The 100th Day is one of my favorites to celebrate every year – and I think I’ve finally found the perfect combination of activities that are low-prep, and can be done independently by my little ones. That combination makes me one happy kindergarten teacher! So I thought I would share what works well for me in my classroom on this festive, fun day of learning!
Setting the Stage for FUN
What do five year olds love? Banners with streamers Yep, that simple. I made a banner for my door since my first year of teaching and it has managed to survive all five years! The littles love walking through the streamers as they come in the room, and it sets the tone for a great day. As you can see from our team picture, it also makes a great backdrop! (excuse my #tiredteacher face)
The night before I just tape the banner up to my door and voila! Instant engagement the second they walk in the door. Since our 100th Day usually happens right around Valentine’s Day too, I pop some laminated hearts on my door to say “100 days of Kindergarten and LOVING it!” Since I keep my door open on this day, I like to have everything match and decorated – and former students love to come back to see the room!

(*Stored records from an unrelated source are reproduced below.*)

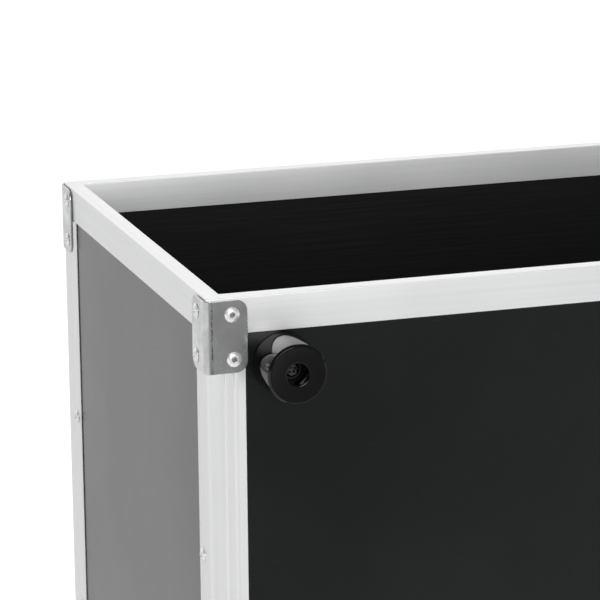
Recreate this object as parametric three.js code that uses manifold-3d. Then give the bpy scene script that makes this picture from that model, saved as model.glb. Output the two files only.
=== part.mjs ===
// A hard equipment case, open at the top: black laminated plywood panels held at every edge by
// aluminium extrusions. A U-channel caps the rim, ribbed angles cover the posts and base edges, bent
// steel brackets tie the rim corners and ball corners close the base. Four tall rubber feet stand out
// of the front panel. Each side carries a sprung bail handle, the front panel a turn latch, and the
// back panel the lower halves of two loose-pin hinges, for a lid that is taken off.
// Millimetres, +Z up, +X to the right, the front panel faces -Y.

import * as THREE from "three";
import { mergeVertices } from "three/addons/utils/BufferGeometryUtils.js";
import Module from "manifold-3d";

const wasm = await Module();
wasm.setup();

// ---------------------------------------------------------------- driving sizes

// The case, over its aluminium rim and down to the underside of its base angles
const caseWidth = 660;
const caseDepth = 365;
const caseHeight = 620;

const boardThickness = 9;
const fitGap = 0.2;
const joinOverlap = 0.1;

// Rim channel
const rimWall = 1.05;
const rimFlange = 23;
const mitreGap = 0.12;

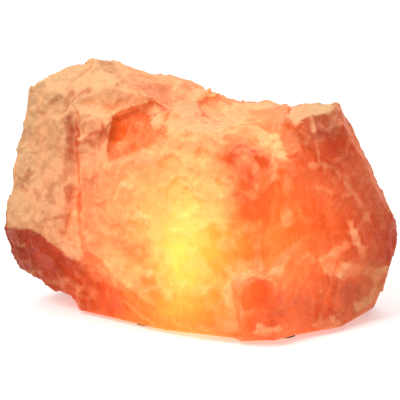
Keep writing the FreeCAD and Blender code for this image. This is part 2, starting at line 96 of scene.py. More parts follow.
def add_node(tree: Tree, kind: str, inputs: Optional[dict[Any, Any]] = None,
             **settings: Any) -> Node:
    """Add one node, with its settings, values and links.

    Args:
        tree: the node tree.
        kind: the node's Blender type name.
        inputs: for each socket name or number, a value, the output socket that feeds it, or the node whose
            first output in use feeds it.
        settings: properties of the node itself.

    Returns:
        The new node.
    """
    node = tree.nodes.new(kind)
    for name, value in settings.items():
        setattr(node, name, value)
    for socket, value in (inputs or {}).items():
        if isinstance(value, Node):
            value = next(output for output in value.outputs if output.enabled)
        if isinstance(value, Socket):
            tree.links.new(value, node.inputs[socket])
        else:
            node.inputs[socket].default_value = value
    return node


def new_material(name: str) -> tuple[Material, Tree]:
    """Make an empty node material.

    Args:
        name: the material's name.

    Returns:
        The material and its cleared node tree.
    """
    material = bpy.data.materials.new(name)
    material.use_nodes = True
    material.node_tree.nodes.clear()
    return material, material.node_tree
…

After they come in, I have them start with making a little 100th day crown (from THE Cara Carroll, of course). They decorate it with 100 stickers, or color it (if we have less time). Then we start our day with an intro to our centers and go over rules for the day – be safe, be kind, have fun! This is where we repeat “10 tens make 100” about a hundred times as a reminder for all their learning that day.
100 Days Low Prep Centers
I’ve found over the years that the magic number for my centers throughout our half day is 8 – we just don’t have time to do any more and the kids start to get worn out after doing this many in one day! Everything that I mention below is included in a freebie for you to use in your classroom. Click on the cover to get your copy!
I print all the center directions on colored paper and my class knows rainbow order – so they know what center they will go to next when they see the color and number. This means no “when will I go to the ____ center?” questions over and over. I find accountability to be so important and teaching them little things like that helps build independence.
Besides, don’t bright colors make everything better?
Center 1: 100 Chart Puzzles
Our first center is very low prep with 100 chart puzzles. I print them on different colors of Astrobrights paper, and cut them into different pieces. I actually use this with my math groups as a warm up, too, so my class had some experience trying to put the pieces together before this day.
Since kids usually finish the puzzles before our time is up, I have them try different puzzles for a challenge, (each color varies in level of difficulty, but the kids don’t know which color is easy/hard until they do it). Or, my high group knows to use a sand timer and try to time themselves in solving one of the puzzles in 2 minutes, or one minute.
This usually keeps the kids pretty busy – and it is totally independent!
Center 2: 100 Cups
The next center we do is very low prep – just buy a pack of 100 cups and let them build! This is one of my favorites every year because the kids work so well as a team to build a tower, wall, or even a castle. The whole class cheers them on when they’re almost done, too!
Center 3: 100 Pattern Blocks
This is another easy center to put together! I usually have a few good helpers count out groups of ten pattern blocks to make little piles on a table. I count the ten tens and put them in a bag. The only tricky part about this center is that I find I need to remind the kids to take a bag of 100 pattern blocks and move to a “special spot” by themselves. When they sit too close together, the blocks end up mixing and we have to recount. Once they get the moving to their own spot part down pat, the center is really independent. It’s all about imagination and having them create something with 100 pattern blocks. I also give kids a recording sheet to draw whatever they created with their pattern blocks.
Center 4: 100 Gumballs
This is one of the kids’ favorites because they get to use the bingo daubers! I just print the labels and glue them to red paper, then staple them to a paper plate to make the gumball machines. I always make extra incase someone’s happens to rip or get lost somewhere during the day. Then, I save the extra for the next year. (Note: I ask for the paper plates on the first day of school as a parent donation for our classroom supplies so they are ready for this day!)
Center 5: 100 Art
This is another low maintenance center for my kids! I use the numbers 100 cut out of black paper on our Ellison machine and have the kids turn the numbers into anything they want – a monster truck, elephant, balloons, silly face, zoo animals, etc.
Center 6: 100 Sight Word Reader
This works with any sight word reader, but it aligns perfectly with our sight word learning of the word “will” at this point in the year. The kids love writing about when they will be 100 and talking about what they might do, have, or look like!
The kids cut and spell w-i-l-l on each page, then go back through the book and read it. We add color the third time.
Click on the picture to get your copy of the 100th day sight word reader!
Center 7: Roll & Race to 100
This one is always a very competitive center – and the kids love to race! We review that 100 pennies make $1.00 and talk about keeping the dice on the table in the bin. The kids use dice to roll and then color in that many pennies until they get all 100 colored in. First one to $1.00 wins!
Center 8: 100 Beads
This is the first year doing necklaces and I loved it! I put a handful of the same color beads in a cup, and have ten colors. Kids get to the center and count out their ten of each color and put it in the bag. They start to make their necklaces. These turned out so cute and they loved showing them off!